Não importa se nos referimos aos clássicos ou ao trabalho de um escritor estreante. Muito mais do que resumir, apontar características formais e realizar paralelos literários, a crítica precisa estar grávida de ideias e ser capaz de responder ao papel que a literatura pode desempenhar na presente sociedade. Enquanto expressão livre do pensamento, que representa a realidade social/psicológica por meio de imagens/enredos e não de conceitos científicos, a obra literária condensa as contradições, os desejos, as angustias e as aspirações históricas. Não cabe ao crítico apenas interpretar esta mesma obra de acordo com critérios formalistas: os modos de expressão que se desenvolvem na arte do verbo, inserem-se num conjunto de relações sociais. Se o crítico não compreender claramente tais relações, seu trabalho não decola.

A literatura não é mera ideologia mas um campo da cultura em que as ideologias se processam de maneira específica, através de um emaranhado de pensamentos costurados pelo fundo histórico: as condições mentais e as formas de comunicação alavancadas pela técnica literária, deitam suas raízes no próprio desenvolvimento técnico de um determinado modo de produção. A partir de tais considerações teóricas, em que a história da literatura torna-se ao mesmo tempo a história das civilizações em sua complexidade econômica, política e cultural, a crítica literária não realiza meras impressões sobre um poema ou um romance. A crítica torna-se um prolongamento da participação do texto literário, dando continuidade ao significado daquilo que o escritor começou a construir/expressar. A riqueza e as limitações da obra literária ganham volume a partir das considerações históricas e estéticas que o crítico faz sobre a sua feitura.

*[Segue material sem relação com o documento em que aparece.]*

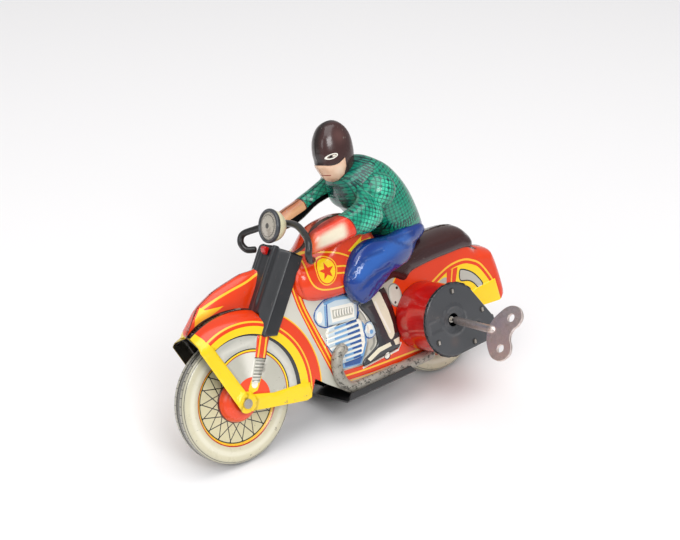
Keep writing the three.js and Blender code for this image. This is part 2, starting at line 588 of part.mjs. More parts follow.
// ---------------------------------------------------------------- winding key
// Drawn with its shaft along Y from the end of the cover, then tilted on the loose socket.
const keyStart = arborTop - KEY_ENGAGEMENT;
const windingKey = () => {
  const lobe = (side, from, to) => arc(side * KEY_LOBE_SPREAD, 9.2, KEY_LOBE_RADIUS, from, to, 8);
  const wing = [[1.5, -2.6], ...lobe(1, -55, 80), [0, 12], ...lobe(-1, 100, 235), [-1.5, -2.6]];
  const holes = [1, -1].map((sign) => holePath(sign * KEY_LOBE_SPREAD, 7.9, 1.7, 16));
  const shape = new THREE.Shape(points(wing));
  shape.holes.push(...holes);
  const blade = new THREE.ExtrudeGeometry(shape, { depth: KEY_SHEET, bevelEnabled: false });
  blade.translate(0, 0, -KEY_SHEET / 2);
  const shaft = rod(0, 0, KEY_SHAFT_RADIUS, 0, KEY_SHAFT_LENGTH)
    .subtract(rod(0, 0, 1.15, -1, KEY_ENGAGEMENT + 1.5));
  const neck = KEY_SHAFT_LENGTH - 0.5;
  const solid = shaft.add(toSolid(blade).translate([0, neck, 0])).rotate([0, KEY_TURN, 0]);
  return solid.rotate([-KEY_TILT, 0, 0]).translate([ARBOR.x, keyStart, ARBOR.y]);
};
add('winding_key', windingKey(), 'steel');

// ---------------------------------------------------------------- stand
const lean = rad(LEAN);
const FLOOR = -TREAD_EDGE * Math.sin(lean) - WHEEL_RADIUS * Math.cos(lean);
const floorAt = (y) => (FLOOR - y * Math.sin(lean)) / Math.cos(lean);
const standWeb = PANEL_BOTTOM - GAP;
const skidY = -STAND_HALF_WIDTH - SKID_REACH;
const standSection = () => {
  const [side, t] = [STAND_HALF_WIDTH, STAND_SHEET];
  const along = [Math.cos(lean), -Math.sin(lean)];
  const up = [Math.sin(lean), Math.cos(lean)];
  const heel = [skidY, floorAt(skidY)];
  const toe = [heel[0] - FOOT_WIDTH * along[0], heel[1] - FOOT_WIDTH * along[1]];
  const raised = ([y, z]) => [y + t * up[0], z + t * up[1]];
  const [toeTop, heelTop] = [raised(toe), raised(heel)];
  return [
    [side, standWeb - t], [side, standWeb - t + STAND_LIP], [side - t, standWeb - t + STAND_LIP],
    [side - t, standWeb], [-side, standWeb], [heelTop[0] - t * 0.6, heelTop[1]], toeTop, toe, heel,
    [-side + t * 0.4, standWeb - t],
  ];
};
const standFront = -WHEEL_RADIUS - 19;
const standRear = REAR_X + WHEEL_RADIUS;
const standGeometry = new THREE.ExtrudeGeometry(
  new THREE.Shape(points(standSection())), { depth: standFront - standRear, bevelEnabled: false },
);
standGeometry.applyMatrix4(new THREE.Matrix4().makeBasis(
  new THREE.Vector3(0, 1, 0), new THREE.Vector3(0, 0, 1), new THREE.Vector3(1, 0, 0),
).setPosition(standRear, 0, 0));
add('stand_plate', toSolid(standGeometry), 'black');

// ---------------------------------------------------------------- rider
const SEAT = SEAT_HEIGHT + GAP;
const torso = [
  [-74.6, 75], [-75.2, 68], [-77, 61.8], [-81.8, 58], [-86.4, 50.5], [-90, 43], [-91.8, SEAT],
  [-113.6, SEAT], [-113.4, 43.5], [-111.5, 50], [-109.4, 57], [-107, 63.7], [-104, 69.7], [-99.4, 76],
  [-95.5, 79.4], [-90, 82.6],
];
const head = [
  [-74, 74.4], [-70.2, 77.2], [-68.4, 82], [-68.1, 88], [-69.4, 94], [-73, 98.9], [-77.5, 100.8], [-82, 99.8],
  [-85.6, 96], [-87.3, 90], [-86.6, 83], [-84.8, 77], [-79.5, 73],
];
const riderHalf = (inset) => dome(torso, TORSO_HALF_WIDTH, 11, inset)
  .add(dome(head, HEAD_HALF_WIDTH, 5.6, inset));
const riderLeft = leftOf(riderHalf(0).subtract(riderHalf(WALL + 0.2)));
const sleeve = [
  [-78, 77.6], [-84.5, 78.6], [-90, 75.5], [-91.6, 69.5], [-88, 62.5], [-80.5, 55.8], [-73.5, 51.6],
  [-67.5, 54], [-58, 53.2], [-49, 52.6], [-42.4, 52.8], [-42.2, 57], [-46, 61.4], [-54.5, 63.6],
  [-62.5, 65.2], [-68.5, 67.8], [-73, 73],
];
const rightSleeve = [
  [-79, 77.6], [-84.5, 78.6], [-90, 75.5], [-91.6, 69.5], [-86, 62.6], [-76, 60], [-66, 57.6], [-58, 56.6],
  [-50, 57.2], [-50.4, 62], [-57, 65.8], [-66, 67.6], [-73, 70.8],
];
const arm = (outline) => {
  const width = (ARM_OUTER - ARM_INNER) * 2;
  const outside = dome(outline, width / 2, 4.6);
  const inside = dome(outline, width / 2, 4.6, WALL + 0.2);
  const outerHalf = box([-300, 0, -100], [300, 60, 200]);
  return outside.subtract(inside).intersect(outerHalf).translate([0, ARM_INNER, 0]);
};
const thigh = [
  [-57.6, 33], [-60, 39.5], [-65, 46], [-73, 48.8], [-84, 47.2], [-97, 47.4], [-108, 46], [-110.6, 41.5],
  [-104, 36.6], [-95, 32], [-83, 30.8], [-77.5, 27], [-71, 22.4], [-66, 21], [-61.5, 24.6],
];
const legBeside = [[-300, TANK_HALF_WIDTH + GAP, -100], [300, 60, 200]];
const leg = dome(thigh, LEG_OUTER, 5.5)
  .subtract(dome(thigh, LEG_OUTER, 5.5, WALL + 0.2))
  .intersect(box(...legBeside));
const legSpace = dome(thigh, LEG_OUTER + GAP, 5.5, -GAP - 0.1)
  .intersect(box([-300, TANK_HALF_WIDTH, -100], [300, 60, 200]));

add('rider_left_half', largest(riderLeft.subtract(legSpace)), 'knit');
add('rider_right_half', largest(mirrored(riderLeft.subtract(legSpace))), 'knit');
add('rider_left_arm', arm(sleeve), 'knit');
add('rider_right_arm', mirrored(arm(rightSleeve)), 'knit');
add('rider_left_leg', leg, 'trousers');
add('rider_right_leg', mirrored(leg), 'trousers');

// ---------------------------------------------------------------- the toy, leaning on its stand
const leaning = new THREE.Group();
leaning.rotation.x = lean;
leaning.add(upright);
const toy = new THREE.Group();
toy.add(leaning);
toy.updateMatrixWorld(true);
const extent = new THREE.Box3().setFromObject(toy, true);
leaning.position.set(
  -(extent.min.x + extent.max.x) / 2, -(extent.min.y + extent.max.y) / 2, -extent.min.z,
);
export default toy;
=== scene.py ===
import math

import bpy
import numpy as np
from mathutils import Matrix, Vector
from mathutils.geometry import delaunay_2d_cdt


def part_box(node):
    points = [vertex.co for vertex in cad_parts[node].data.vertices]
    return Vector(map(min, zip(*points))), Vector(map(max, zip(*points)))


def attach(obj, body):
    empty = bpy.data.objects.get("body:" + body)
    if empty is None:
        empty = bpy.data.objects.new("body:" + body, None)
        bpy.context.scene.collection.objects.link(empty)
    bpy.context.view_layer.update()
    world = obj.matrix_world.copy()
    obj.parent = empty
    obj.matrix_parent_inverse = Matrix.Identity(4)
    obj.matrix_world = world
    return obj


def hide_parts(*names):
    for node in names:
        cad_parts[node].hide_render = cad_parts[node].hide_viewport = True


# Sizes are in millimetres in the machine's own frame: x forward, y to the rider's left, z up,
# with the front axle at the origin. LEANING carries that frame onto the toy as it stands.
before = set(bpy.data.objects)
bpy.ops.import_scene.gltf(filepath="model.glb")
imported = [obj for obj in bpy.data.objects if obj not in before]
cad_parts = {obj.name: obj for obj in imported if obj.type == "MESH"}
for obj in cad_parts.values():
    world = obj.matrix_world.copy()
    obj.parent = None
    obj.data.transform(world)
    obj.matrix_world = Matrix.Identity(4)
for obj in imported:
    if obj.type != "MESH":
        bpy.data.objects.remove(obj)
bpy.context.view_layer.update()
MM = 0.001
LEAN = math.radians(18.6)
WHEELBASE = 113.0
WHEEL_R = 27.0
HALF_WIDTH = 10.6
SEAM = 0.1
SHEET = 0.35
ARBOR = (-99.8, 4.5)
axle_low, axle_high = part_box("front_axle")
ORIGIN = (axle_low + axle_high) / 2
LEANING = Matrix.Translation(ORIGIN) @ Matrix.Rotation(LEAN, 4, "X")


# ---------------------------------------------------------------- colours
def hue(text):
    """An sRGB colour written as hex, in linear light."""
    parts = [int(text[i:i + 2], 16) / 255 for i in (0, 2, 4)]
    return tuple(c / 12.92 if c <= 0.04045 else ((c + 0.055) / 1.055) ** 2.4 for c in parts)


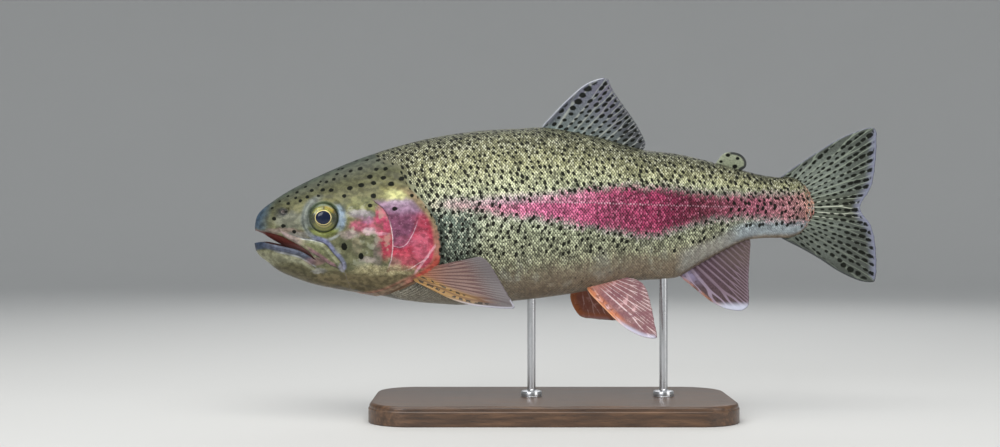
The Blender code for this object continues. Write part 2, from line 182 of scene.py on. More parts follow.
upperLipAt, lowerLipAt = profile(lines["upperLip"]), profile(lines["lowerLip"])
mouthRoofAt, behindMouthAt = profile(lines["mouthRoof"]), profile(lines["behindMouth"])
lateralAt = profile(lines["lateralLine"])
stripeTopAt, stripeLowAt = profile(lines["stripeTop"]), profile(lines["stripeLow"])
eyePlace = (52.4, -7.4)
mouthEnd = 47.0  # the corner of the mouth


def lineField(line, along, height):
    # distance to a line, positive on its left hand as it runs, and the share of its length
    nearest = np.full(along.shape, 1e9)
    side, share = np.ones(along.shape), np.zeros(along.shape)
    last = len(line) - 1
    for i in range(last):
        (ax, az), (bx, bz) = line[i], line[i + 1]
        dx, dz = bx - ax, bz - az
        t = np.clip(((along - ax) * dx + (height - az) * dz) / (dx * dx + dz * dz), 0, 1)
        gapX, gapZ = along - ax - t * dx, height - az - t * dz
        distance = np.hypot(gapX, gapZ)
        closer = distance < nearest
        nearest = np.where(closer, distance, nearest)
        side = np.where(closer, np.sign(dx * gapZ - dz * gapX), side)
        share = np.where(closer, (i + t) / last, share)
    return nearest * np.where(side == 0, 1, side), share


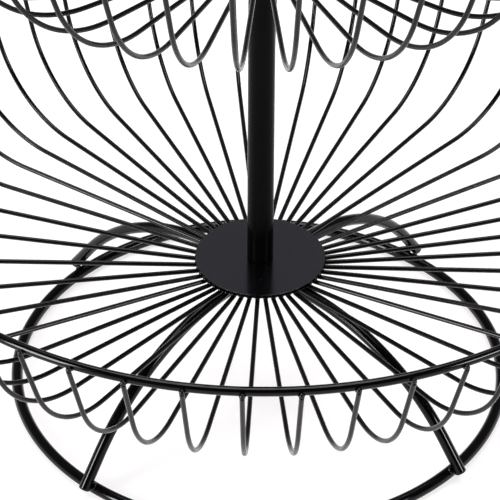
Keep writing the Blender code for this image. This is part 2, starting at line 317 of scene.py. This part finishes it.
class WirePen:
    """Draws one wire in edit mode; bends turn about the axis named side."""

    def __init__(self, name, radius, sides, point, heading, side):
        self.name = name
        self.point = Vector(point)
        self.heading = Vector(heading).normalized()
        self.side = Vector(side)
        turn = self.heading.to_track_quat("Z", "Y").to_euler()
        bpy.ops.object.select_all(action="DESELECT")
        bpy.ops.mesh.primitive_circle_add(vertices=sides, radius=radius,
                                          location=self.point, rotation=turn)
        bpy.ops.object.transform_apply(location=True, rotation=True, scale=True)
        bpy.ops.object.mode_set(mode="EDIT")
        bpy.ops.mesh.select_all(action="SELECT")

    def feed(self, length):
        """Push wire straight on."""
        step = self.heading * length
        bpy.ops.mesh.extrude_region_move(TRANSFORM_OT_translate={"value": step})
        self.point += step

    def bend(self, radius, angle, steps):
        """Draw wire round a former; the spin operator turns against the angle's sign."""
        centre = self.point + self.side.cross(self.heading) * radius
        bpy.ops.mesh.spin(steps=steps, angle=-angle, center=centre, axis=self.side)
        turn = Matrix.Rotation(angle, 3, self.side)
        self.point = centre + turn @ (self.point - centre)
        self.heading = turn @ self.heading

    def swell(self, factor):
        """Make the section at the pen wider or thinner."""
        bpy.ops.transform.resize(value=(factor, factor, factor), center_override=self.point)

    def cut(self, edge, radius):
        """End the wire with a cut face; it takes two lengths of the edge, the second tapered."""
        self.feed(edge)
        self.feed(edge)
        self.swell(1 - edge / radius)

    def lift(self, material):
        """Close the ends and leave edit mode with a smooth, coated skin."""
        bpy.ops.mesh.select_all(action="SELECT")
        bpy.ops.mesh.remove_doubles(threshold=SEAM)
        bpy.ops.mesh.fill_holes(sides=0)
        bpy.ops.mesh.normals_make_consistent(inside=False)
        bpy.ops.object.mode_set(mode="OBJECT")
        bpy.ops.object.shade_smooth_by_angle(angle=SMOOTH)
        piece = bpy.context.object
        piece.name = self.name
        piece.data.materials.append(material)
        return piece


# %% [markdown]
# ## Directions, copies and handing over
#
# Everything on the stand is laid out round the post, so a direction is an azimuth from
# the front.  A wire is modelled once, in front, and its copies are turned into place.
# Each copy has its own mesh and stays at the origin, as the frame's nodes do.

# %% Round the post
UP = Vector((0, 0, 1))
DOWNWARD_BENDS = Vector((1, 0, 0))
UPWARD_BENDS = Vector((-1, 0, 0))


def outward(azimuth):
    """Unit vector away from the post; azimuth 0 is the front and grows towards +X."""
    return Vector((sin(azimuth), -cos(azimuth), 0))


def sideways(azimuth):
    return Vector((cos(azimuth), sin(azimuth), 0))


def spot(azimuth, radius, height):
    return outward(azimuth) * radius + UP * height


def about_post(azimuth):
    return Matrix.Rotation(azimuth, 4, "Z")


def copy_of(source, name, move):
    """A copy with its own mesh, moved by a matrix."""
    piece = source.copy()
    piece.data = source.data.copy()
    piece.name = name
    bpy.context.collection.objects.link(piece)
    piece.data.transform(move)
    return piece


def join(name, pieces):
    select_only(*pieces)
    bpy.ops.object.join()
    pieces[0].name = name
    pieces[0].data.name = name
    return pieces[0]


def drop(*sources):
    """Remove the models that copies were taken from."""
    for source in sources:
        bpy.data.objects.remove(source, do_unlink=True)


def hand_over(piece, node):
    """Let a finished piece ride with the stand and stand for its CAD node."""
    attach(piece, BODY)
    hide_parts(node)


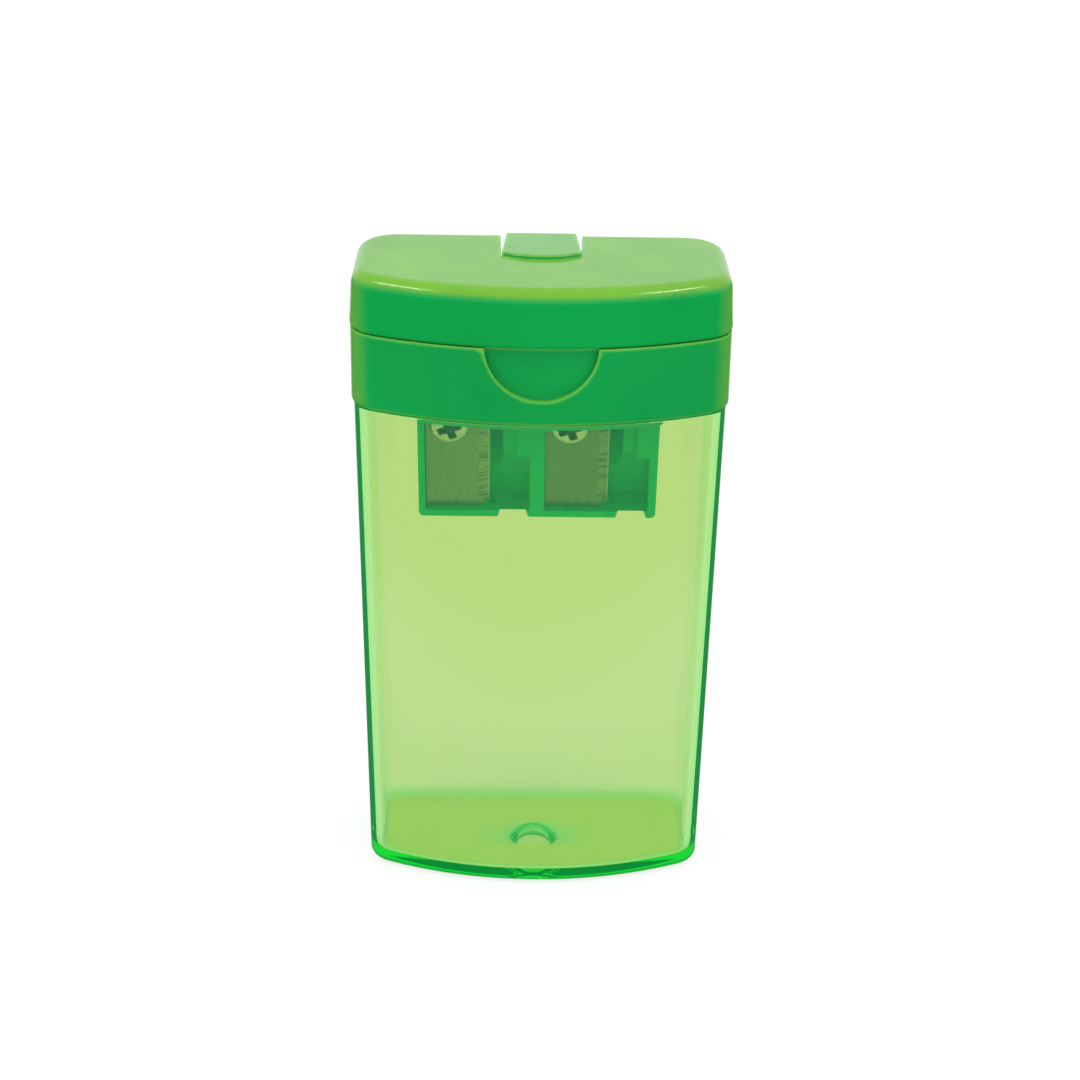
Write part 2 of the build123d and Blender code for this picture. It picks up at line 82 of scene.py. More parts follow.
# ---- blades and screws ----
AXES = {"left": -5.2, "right": 7.9}
BLADE_TILT = 12
BLADE_THICKNESS = 0.5
BLADE_EDGE_OFFSET = 0.25
SEAT_Y = -0.5
SEAT_Z = 44.1
SCREW_ACROSS = -4.60
SCREW_ALONG = 10.85
SCREW_TURN = 20


# ---------------------------------------------------------------- shapes

def outline(inset, back=36, corner=20, side=6, front=110):
    """Points of the flat-backed, bow-fronted outline, moved in by inset, anticlockwise."""
    half = WIDTH / 2 - inset
    rear = DEPTH / 2 - inset
    r = max(CORNER - inset, 0.4)
    bow = BOW_RADIUS - inset
    cy = BOW_CENTRE_Y - math.sqrt((bow - r) ** 2 - (half - r) ** 2)
    lean = math.atan2(cy - BOW_CENTRE_Y, half - r)
    points = []

    def arc(mid_x, mid_y, radius, a0, a1, n):
        for i in range(n):
            a = a0 + (a1 - a0) * i / n
            points.append((mid_x + radius * math.cos(a), mid_y + radius * math.sin(a)))

    def line(p, q, n):
        for i in range(n):
            points.append((p[0] + (q[0] - p[0]) * i / n, p[1] + (q[1] - p[1]) * i / n))

    line((half, cy), (half, rear - r), side)
    arc(half - r, rear - r, r, 0, math.pi / 2, corner)
    line((half - r, rear), (-half + r, rear), back)
    arc(-half + r, rear - r, r, math.pi / 2, math.pi, corner)
    line((-half, rear - r), (-half, cy), side)
    arc(-half + r, cy, r, math.pi, math.pi - lean, corner)
    arc(0, BOW_CENTRE_Y, bow, math.pi - lean, 2 * math.pi + lean, front)
    arc(half - r, cy, r, lean, 0, corner)
    return np.array(points)


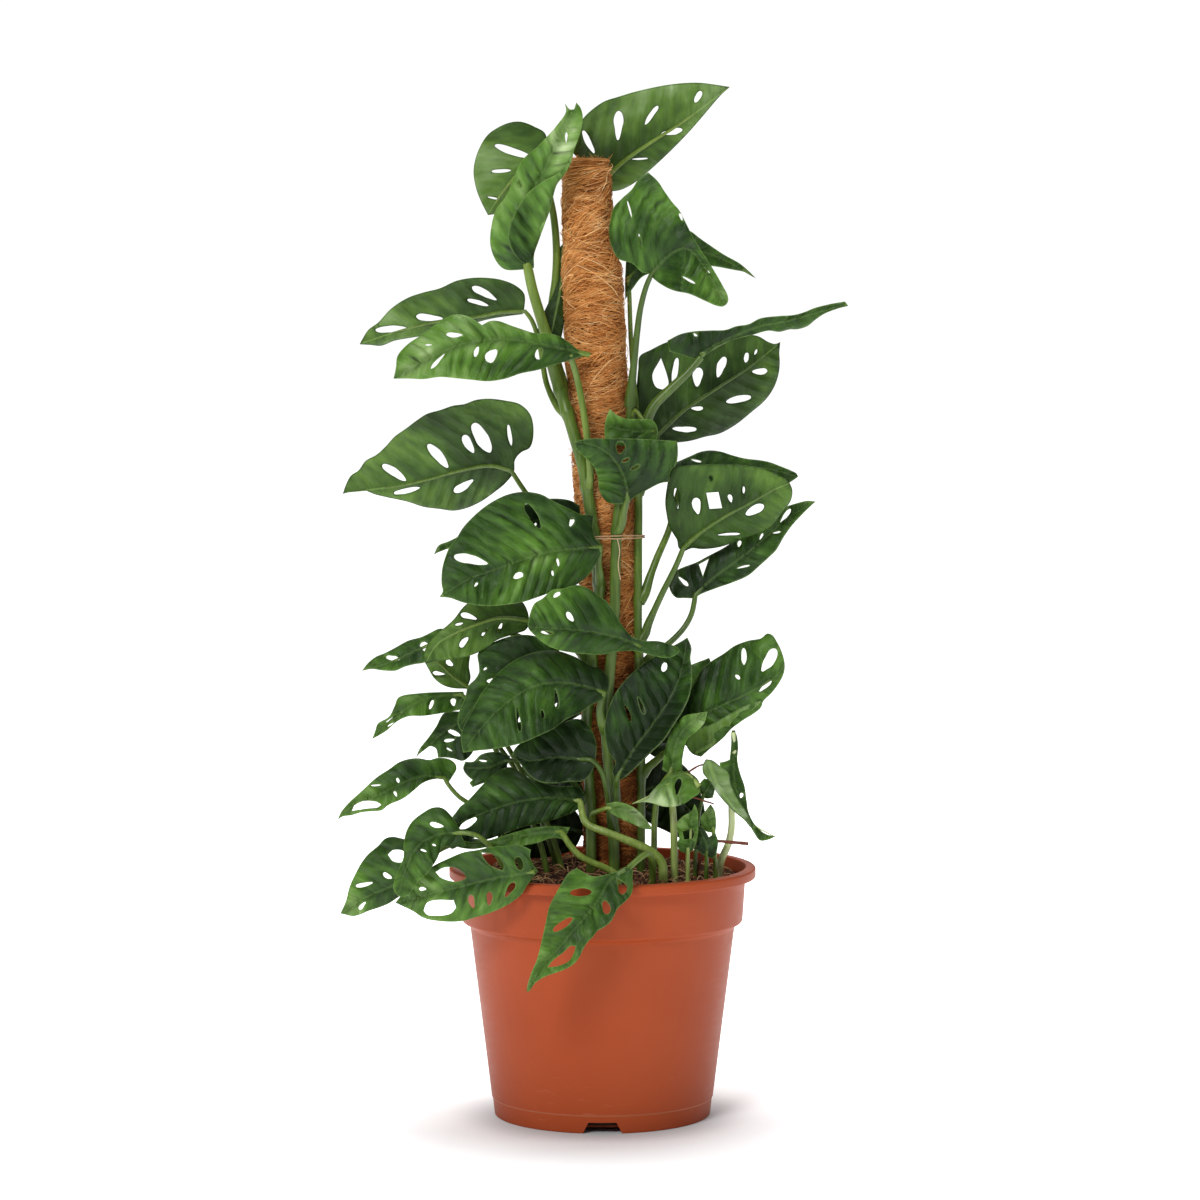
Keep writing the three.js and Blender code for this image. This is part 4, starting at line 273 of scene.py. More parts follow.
leaf("right_big", tone=0.16, underside=True, front=(-8, -38, 9, -16, 2),
    edge=(33,419, 27,420.5, 21,431, 20,441, 21,451, 22,462, 23,470, 30,474, 38,478, 48,481, 62,482.5, 80,483,
        95,482.5, 102,478.7, 106,477.5, 109.3,478.7, 108.7,472, 109,466, 108,458, 105,450, 100,443, 92,436,
        82,428, 72,422.5, 63,420.5, 54,418, 43,417),
    rib=(34,421.5, 50,436.5, 70,450, 90,463, 108.5,477.8),
    holes=[(36,469, 40,457.5, 40.5,452.5, 37,449.5, 33,451, 30.7,458), (43.2, 453, 46, 469, 4),
        (58, 451.3, 59.5, 463, 7), (70.7, 457, 75.3, 469.6, 5.6), (88, 466, 89, 472.3, 3.3),
        (93.5, 470.8, 95, 474.3, 1.6), (92, 460.5, 101.5, 461, 4.4), (76, 442, 91.5, 445, 4.8),
        (54.5, 438, 62, 438, 3), (43, 425.5, 58, 425, 4)],
    stalk=dict(on="stem_right", at=388, via=[(28, 402, 0), (32, 413, -4)], size=(2.2, 1.6)))
leaf("young", tone=0.54, front=(24, 28, 1, 3, 1),
    edge=(33,416, 34,425, 31,430.5, 22,431.3, 14,431.8, 9,433.8, 4.5,437.5, 2.3,432, 1.2,424, 2,417, 12,415,
        22,415),
    rib=(32,424, 18,424, 4,427),
    stalk=dict(on="stem_right", at=434, via=[(22, 435, 19)], size=(1.4, 1.1), meets=(28, 426)))
leaf("centre", tone=0.32, front=(32, 44, -4, -2, 4),
    edge=(16,380.3, 8,379, 2,381, -2,388, -3,396, -6,403, -11,408, -16,413, -17.7,417.3, -10,419.2, 4,419.5,
        20,419.3, 33,418.7, 46,417.8, 46.5,412, 45.5,404, 42,399, 41,392.7, 36,392, 28,388, 20,383.5),
    rib=(15.5,382, 14,393, 9,404, 1,412, -8,416, -16.5,417),
    holes=[(10.5, 410, 11.3, 417.3, 6), (12, 405, 16.5, 407.2, 1.8), (17.3, 400.3, 23, 403, 2.6)],
    stalk=dict(on="stem_centre", at=365, via=[(13, 374, 29)], size=(2.2, 1.7)))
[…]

Tanto um poema de amor quanto um romance político são legítimos porque atendem às necessidades específicas do humano. Não teria o menor cabimento se a crítica marxista selecionasse como campo de interesse somente obras politizadas, ou como diria Engels, obras que imprimem uma tendência política para a literatura. Entretanto, o crítico é um investigador que ao debruçar-se sobre a maneira como um escritor discorre sobre o amor ou sobre as condições de vida de um operário, acaba por fazer da sua reflexão estética um espaço em que tanto as relações amorosas quanto a organização do trabalho são vistas à luz de uma determinada formação histórica. É por isso que o escritor e o crítico devem estar um passo adiante do literato: a paixão pela literatura, sua importância e influência sobre a consciência, não envolvem um reino fechado nos aposentos do ego. A importância histórica da literatura está muito além de um comichão pequeno burguês, de uma existência desencarnada e geradora de letras que flutuam sem olhar para a terra.

O crítico não realiza uma narrativa analítica acima da obra mas ao lado dela; portanto ele não é um mero interprete mas um leitor que posiciona-se e logo possui ideias acerca da literatura, que por sua vez não se separa da vida social(não tem esforço idealista que vença esta cola). Ter ideias reserva naturalmente ao crítico o direito de dispor de programas estéticos, de defende-los sem maiores acanhamentos. Mas para um crítico marxista em particular, seria forçoso e esteticamente restritivo vincular-se a um único projeto artístico. Como salientou Trotski numa carta endereçada a André Breton em 27 de outubro de 1938, o marxismo não pode se identificar com uma escola de arte; sendo que cada tendência artística tem o direito de dispor de si própria. Trotski afirma que cabe ao marxismo ter uma atitude crítica e amigável para com as diferentes escolas artísticas. Como este conselho poderia ser aplicado hoje em dia, num momento atravessado por um espelho estilhaçado em que correm as mais variadas tendências e motivações literárias?

A análise marxista é uma necessidade para a crítica literária dos nossos dias: tal análise não impõe um modelo literário, mas valoriza os caminhos revolucionários da literatura. Tais caminhos dizem respeito tanto às experiências literárias cuja verdade é aquela que valida a consciência revolucionária da classe trabalhadora, quanto às obras e autores que entrincheirados na revolta do espírito revelam a crise da civilização capitalista, destruindo seus valores e invalidando a realidade estabelecida.

Como já tive a oportunidade dizer em outro artigo publicado neste mesmo jornal(ver A Presença Marxista na Crítica Literária, publicado em 17 de janeiro de 2016) a crítica literária deve fazer uso da imprensa operária para divulgar os escritos progressistas de hoje(e a chamada literatura periférica exerce este papel) e ao mesmo tempo promover os clássicos da literatura revolucionária.

A crítica marxista ajuda o escritor combativo de hoje a compreender o sentido do seu trabalho. O que interessa mesmo é investigar as condições materiais de produção literária, o estilo, as intenções, os recursos de linguagem e as relações históricas com outros autores e períodos literários. Não se trata de elogiar ou arrasar, de curtir ou fazer cara feia. A crítica fornece elementos teóricos que alimentam a cabeça de quem realmente se expressa através da palavra escrita. A crítica literária de esquerda possui os dois pés no chão, não pode ficar refém de vaidades e seus militantes não podem ter medo de errar. O crítico militante é alguém que estuda, aprende, reconhece seus erros, mede o alcance dos seus acertos, troca ideias e não tem o menor interesse em ser uma autoridade celebrada.

Que os farelos dos biscoitos amanteigados da literatura fiquem com os conservadores.